Listen to the Texture. Seek the quiet narrative of use and age. The water-stain on oak, a memory of spill. The way linen crumples into soft hills and valleys. The rust on a hinge, singing a slow, oxidising song. These are not blemishes. They are a language. A surface without this text is silent. It has nothing to say.
Honor the Unadorned. Let the material be itself. Do not force wood to be stone. Let the rough, torn edge of handmade paper remain. Let the concrete wall be bare to hold the play of shadow. This honesty is a form of integrity. The object makes no false promise. It is simply, wholly, what it is.
Bow to the Fleeting. The most piercing beauty is often the most transient. The hoarfrost etching a ghost forest on the pane at dawn, gone by mid-morning. The cherry blossom, celebrated precisely for the heartbreaking brevity of its display. This awareness—mujo, impermanence—does not invite despair. It sharpens appreciation to a fine point. It teaches you to taste the tea while it is warm. To feel the sun’s patch on the floor while it lasts.
A Gentle Rebellion
In a world shouting of the new, the perfect, the seamless, this is a quiet resistance. A slow rebellion.
It is the mend in the knee of worn trousers. The choice of the hand-thrown cup, weighty and uneven on the lip. It is allowing the moss to grow between the paving stones. It is repairing, not replacing. It is sitting, hands empty, to watch the evening light climb a wall and fade.
To live this is not an aesthetic to purchase. It is a gaze to cultivate. A slowing of the pulse. A noticing. To feel the cool underside of a stone. To trace the hairline crack in old plaster. To accept the patina, the tarnish, the gentle fray, not as failure, but as natural punctuation in a long, whispered sentence.
It speaks, finally, of us. We are asymmetrical. We bear the textures of our years—lines etched by smiles, scars that map old battles. We are, all of us, transient. In learning to honour the crack in the vase, the grey in the wood, we learn a gentler grammar for ourselves. Our own repairs—the resilience learned, the wounds integrated—become our kintsugi. Seams of gold in the soul.
The Spiral Descent
Darkness gathers now. The leaf has released its hold. It spirals down. A slow, silent pirouette onto the waiting moss. It is not a tragedy.
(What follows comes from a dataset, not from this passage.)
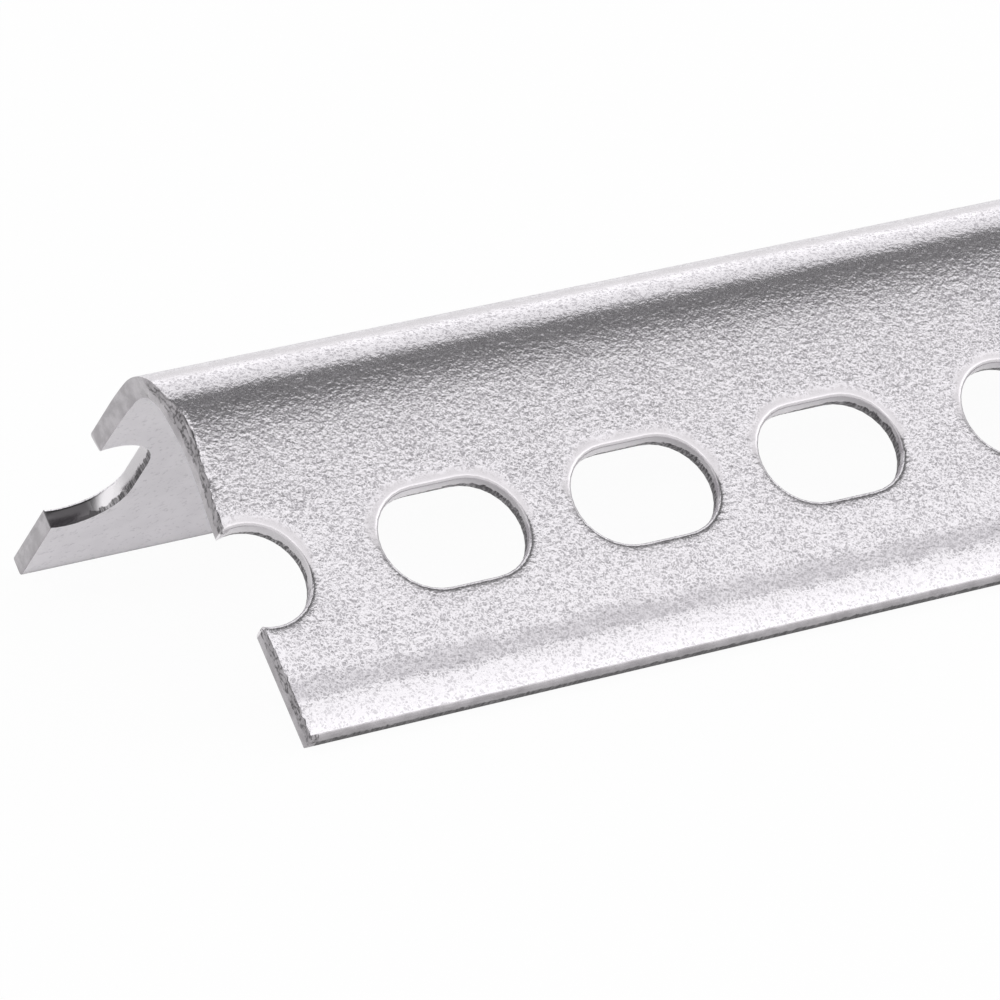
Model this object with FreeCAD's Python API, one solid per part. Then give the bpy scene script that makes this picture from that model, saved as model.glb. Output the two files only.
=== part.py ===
"""Slotted angle: one length of zinc-coated steel angle, bent from punched strip.

The length lies on the floor as a ridge: both free edges are down and the bend is on top.
X runs along the length, Y across it and Z up. The origin is the middle of the footprint.
Both legs are punched at one pitch. The front leg has a round hole and then three slots
along its length, over and over. The back leg has slots that lie crosswise. The stock is
sheared to length across holes, so each end shows a part of one in each leg.
"""
import FreeCAD, Part
import math
import os

# All sizes are in millimetres.
stock_length = 914.4
leg_width = 38.1
thickness = 1.9
bend_outside_radius = 6.4
free_edge_round = 0.35

# Next to the bend each leg eases into its flat over a few degrees of a wide curve.
shoulder_outside_radius = 40.0
shoulder_turn_deg = 6

hole_pitch = 19.05
holes_per_repeat = 4
round_hole_diameter = 9.53
slot_width = 9.53
slot_length = 14.1
first_hole_from_end = 1.5

# The strip was bent a little off the middle between its two rows of holes.
front_hole_line_from_heel = 22.7
back_hole_line_from_heel = 22.1

# A slot's half-round ends are made of this many flats each, which keeps 85 slots light.
slot_end_flats = 14

# The legs stand at a right angle, so in the ridge each one leans at half of that.
leg_lean = math.radians(45)
punch_overrun = 1.0

# The front leg leans towards -Y and the back leg towards +Y.
FRONT = -1
BACK = 1

# A rounded free edge doesn't reach quite as far down as a sharp corner would.
corner_reach = leg_width + thickness - (2 - math.sqrt(2)) * free_edge_round
heel_height = corner_reach * math.cos(leg_lean)

# The shoulder's centre is square to where the leg's flat starts, and the bend's centre is
# equally far from both legs.
shoulder_turn = math.radians(shoulder_turn_deg)
centre_gap = shoulder_outside_radius - bend_outside_radius
bend_centre_depth = shoulder_outside_radius - centre_gap * math.cos(shoulder_turn)
flat_start = bend_centre_depth + centre_gap * math.sin(shoulder_turn)


def on_leg(side, x, down, inward):
    """A point of a leg: x along the stock, down from the heel along the outer face,
    and inward from that face."""
    y = side * (down * math.sin(leg_lean) - inward * math.cos(leg_lean))
    z = heel_height - down * math.cos(leg_lean) - inward * math.sin(leg_lean)
    return FreeCAD.Vector(x, y, z)


def inward_of(side):
    """The direction from a leg's outer face to its inner face."""
    return on_leg(side, 0, 0, 1) - on_leg(side, 0, 0, 0)


def arc_about(side, x, down, inward, radius, start_deg, end_deg):
    """An arc in the section plane, with its angles measured from the leg's direction
    towards its inner side."""
    points = []
    for angle in (start_deg, (start_deg + end_deg) / 2, end_deg):
        turn = math.radians(angle)
        points.append(
            on_leg(side, x, down + radius * math.cos(turn), inward + radius * math.sin(turn))
        )
    return Part.Arc(*points).toShape()


def straight(start, end):
    """A straight edge between two points."""
    return Part.makeLine(start, end)


def bend_line(x, depth):
    """One surface of the bend with the shoulders on both sides of it, at a depth below the
    outer surface."""
    wide = shoulder_outside_radius
    turn = shoulder_turn_deg
    middle = bend_centre_depth
    tight_radius = bend_outside_radius - depth
    arcs = [arc_about(FRONT, x, middle, middle, tight_radius, 180 + turn, 270 - turn)]
    for side in (FRONT, BACK):
        arcs.append(arc_about(side, x, flat_start, wide, wide - depth, 270 - turn, 270))
    return arcs


def section(x):
    """The section of the stock as a closed wire: two flat legs, the bend between them
    and small rounds on the corners of both free edges."""
    edge = free_edge_round
    edges = bend_line(x, 0) + bend_line(x, thickness)
    for side in (FRONT, BACK):
        edges.append(
            straight(
                on_leg(side, x, flat_start, 0),
                on_leg(side, x, leg_width - edge, 0),
            )
        )
        edges.append(arc_about(side, x, leg_width - edge, edge, edge, -90, 0))
        edges.append(
            straight(
                on_leg(side, x, leg_width, edge),
                on_leg(side, x, leg_width, thickness - edge),
            )
        )
        edges.append(arc_about(side, x, leg_width - edge, thickness - edge, edge, 0, 90))
        edges.append(
            straight(
                on_leg(side, x, leg_width - edge, thickness),
                on_leg(side, x, flat_start, thickness),
            )
        )
    return Part.Wire(Part.__sortEdges__(edges))


def rolled_angle():
    """The bare angle, before it is punched."""
    start = -stock_length / 2
    return Part.Face(section(start)).extrude(FreeCAD.Vector(stock_length, 0, 0))


def hole_places():
    """Each hole's place along X. The row runs on past the far end until a hole no longer
    touches the stock."""
    places = []
    x = -stock_length / 2 + first_hole_from_end
    while x - slot_length / 2 < stock_length / 2:
        places.append(x)
        x = x + hole_pitch
    return places


def hole_line(side):
    """How far down a leg's row of holes is from the heel."""
    return front_hole_line_from_heel if side == FRONT else back_hole_line_from_heel


def through_leg(side, outline):
    """A punch with the given closed outline, which lies outside a leg's outer face. It
    goes through the leg with some overrun on both faces."""
    depth = thickness + 2 * punch_overrun
    return Part.Face(outline).extrude(inward_of(side) * depth)


def round_punch(side, x):
    """The punch for a round hole."""
    centre = on_leg(side, x, hole_line(side), -punch_overrun)
    circle = Part.makeCircle(round_hole_diameter / 2, centre, inward_of(side))
    return through_leg(side, Part.Wire(circle))


def slot_punch(side, x, crosswise):
    """The punch for a slot: straight flanks and two half-round ends made of flats. It lies
    along the stock or crosswise to it."""
    radius = slot_width / 2
    reach = (slot_length - slot_width) / 2
    outline = []
    for end in (-1, 1):
        for corner in range(slot_end_flats + 1):
            turn = end * (math.pi * corner / slot_end_flats - math.pi / 2)
            lengthwise = end * (reach + radius * math.cos(turn))
            sideways = radius * math.sin(turn)
            along, down = (sideways, lengthwise) if crosswise else (lengthwise, sideways)
            outline.append(on_leg(side, x + along, hole_line(side) + down, -punch_overrun))
    outline.append(outline[0])
    return through_leg(side, Part.makePolygon(outline))


def punches(side):
    """All the punches of one leg."""
    tools = []
    for number, x in enumerate(hole_places()):
        if side == FRONT and number % holes_per_repeat == 0:
            tools.append(round_punch(side, x))
        else:
            tools.append(slot_punch(side, x, crosswise=side == BACK))
    return tools


def slotted_angle():
    """The whole piece: the rolled angle with both legs punched."""
    angle = rolled_angle()
    for side in (FRONT, BACK):
        angle = angle.cut(punches(side))
    return angle.Solids[0]


os.makedirs("parts", exist_ok=True)
piece = slotted_angle()
piece.exportStep("parts/slotted_angle.step")
print("slotted_angle", piece.isValid(), round(piece.Volume), piece.BoundBox)
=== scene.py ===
"""Slotted angle: the finish of one length of zinc-plated, punched steel angle.

The stock is built the way it is made: a strip with punched holes, bent along its middle,
patterned one pitch at a time and sheared to length.
"""
import math

import bmesh
import bpy
from bpy.props import FloatProperty, FloatVectorProperty, IntProperty, PointerProperty
from mathutils import Matrix, Vector, noise


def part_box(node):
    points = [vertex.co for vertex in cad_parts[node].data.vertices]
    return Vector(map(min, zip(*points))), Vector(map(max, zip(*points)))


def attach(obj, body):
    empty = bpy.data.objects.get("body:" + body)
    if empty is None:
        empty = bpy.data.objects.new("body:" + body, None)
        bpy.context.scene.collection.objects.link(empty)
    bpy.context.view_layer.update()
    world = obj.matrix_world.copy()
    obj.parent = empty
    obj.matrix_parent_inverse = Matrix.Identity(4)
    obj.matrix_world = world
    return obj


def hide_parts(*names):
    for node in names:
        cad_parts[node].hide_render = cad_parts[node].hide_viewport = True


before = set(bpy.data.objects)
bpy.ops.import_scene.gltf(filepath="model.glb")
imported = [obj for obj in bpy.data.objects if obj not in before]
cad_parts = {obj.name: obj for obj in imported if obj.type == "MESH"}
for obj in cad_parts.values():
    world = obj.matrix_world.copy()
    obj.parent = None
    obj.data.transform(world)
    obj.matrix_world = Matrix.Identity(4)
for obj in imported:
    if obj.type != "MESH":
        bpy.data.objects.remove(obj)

bl_info = {
    "name": "Slotted Angle Stock",
    "version": (1, 0, 0),
    "blender": (4, 5, 0),
    "location": "View3D > Sidebar > Slotted Angle",
    "description": "Builds a length of punched, zinc-plated steel angle and a studio for it",
    "category": "Add Mesh",
}

NODE = "slotted_angle"
CAD_LOW, CAD_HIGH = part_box(NODE)

MM = 0.001
LEAN = math.radians(45)
FRONT = -1
BACK = 1

FACE_FINISH = "bright_zinc_faces"
CUT_FINISH = "sheared_edges"

# Steps of the mesh. A hole's rim has STEPS points, as many as the edge of its patch.
STEPS = 40
PATCH_ACROSS_STEPS = 8
PATCH_ALONG_STEPS = STEPS // 2 - PATCH_ACROSS_STEPS
FLANK_STEPS = 4
BEND_STEPS = 6
SHOULDER_STEPS = 2
ROLL_STEPS = 4
EDGE_STEPS = 3
ABOVE_STEPS = 2
BELOW_STEPS = 3

# Where the end faces are divided: down from the heel, up from the free edge, and as shares
# of the thickness.
END_CUTS = 90
FIRST_END_CUT = 0.3 * MM
LAST_END_CUT = 0.1 * MM
END_DEPTHS = (0.03, 0.08, 0.3, 0.5, 0.7, 0.92, 0.97)
END_PART = 10 * MM
MERGE_DISTANCE = 0.002 * MM
SHARP_ANGLE = math.radians(40)

# Rings of face round a hole: how many roll widths from its rim, and at what share of the
# tail's depth.
TAIL_RINGS = ((2.6, 0), (1.6, 1 / 3))
INNER_RING = 2.2

# Marks of the shear. Breaks have a width as a share of the thickness and a drop as a share
# of the lip. Places and reaches are down a leg from the heel.
INNER_BREAK, INNER_DROP = 0.08, 0.5
OUTER_BREAK, OUTER_DROP = 0.06, 0.7
TORN_SHARE = 0.55
TORN_DROP = 0.9
TORN_WANDER = 1.5
BACK_LEAN_REACH = 24 * MM
FRONT_LEAN_REACH = 8 * MM
DRAG_PLACE = 10.5 * MM
DRAG_REACH = 8 * MM
TEAR_PLACE = 8 * MM
TEAR_REACH = 4 * MM
SOUND_BEND = 6 * MM
WANDER_SCALE = 1400
FINE_WANDER_SCALE = 4100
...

It is a returning.
This is the heart of it.
In the great turn—growth, decay, return—there are no full stops. Only ellipses… The crack is not the end of the bowl. It is the beginning of its mending. The tarnish is not a stain. It is a quiet dialogue with years.
So, let the kettle hum its earthy song. Let the dust motes drift their aimless dance. Take the old bowl. Feel the chip with your thumb. Do not perceive damage. Feel a moment. A life. It was loved enough to be used. It is loved enough to be kept.
In that quiet, you may hear it. Faint. Beneath the hum. The whisper of the incomplete. The poetry of the unfinished. The deep, abiding beauty of things… just as they are.